In contrast, we strongly suspect, but have not rigorously proven, that our attack significantly improves on the complexity of standard information set decoding against typical keys randomly chosen for some of the submitted parameter sets of LEDAcrypt. In particular, our estimates suggest that the NIST category 5 parameters with \(n_0=2\) can be attacked with an appropriately chosen distribution for \(H'\) and \(Q'\) (e.g. with each polynomial block of \(H'\) and \(Q'\) chosen to have 5 or 6 consecutive chunks of nonzero coefficients in some ring representation) and that typical keys will be broken at least a few hundred times faster than with ordinary information set decoding.
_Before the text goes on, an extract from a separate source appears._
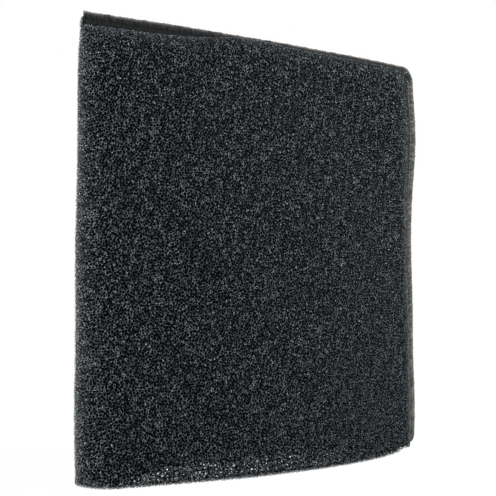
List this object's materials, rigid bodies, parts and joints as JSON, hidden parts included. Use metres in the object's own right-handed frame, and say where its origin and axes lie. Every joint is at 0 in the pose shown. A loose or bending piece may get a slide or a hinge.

If it were the case that we were attacking an “analogously-chosen” parameter set for LEDAcrypt targeting higher security levels (512-bit security, 1024-bit security, and so on), we believe a much larger computational advantage would be obtained and (importantly) be very easy to rigorously demonstrate.

6 Conclusion

In this work, we demonstrated a novel, real-world attack against LEDAcrypt – one of 17 remaining 2nd Round candidates for standardization in NIST’s Post-Quantum Cryptography competition. The attack involved a customized form of Information Set Decoding, which carefully guesses the information set in a non-uniform manner so as to exploit the unique product structure of the keys in LEDAcrypt’s design. The attack was most effective against classes of weak keys in the proposed parameter sets asserted to have 256-bit security (demonstrating a trade-off between computational time and fraction of the key space recovered that was better than expected even of a 128-bit secure cryptosystem), but the attack also substantially reduced security of all parameter sets similarly.

Moreover, we demonstrated that these type of weak keys are present throughout the key space of LEDAcrypt, so that simple “patches” such as rejection sampling cannot repair the problem. This was done by demonstrating a continuum of progressively larger classes of less weak keys and by showing that the same style of attack reduces the average-case complexity of certain parameter sets.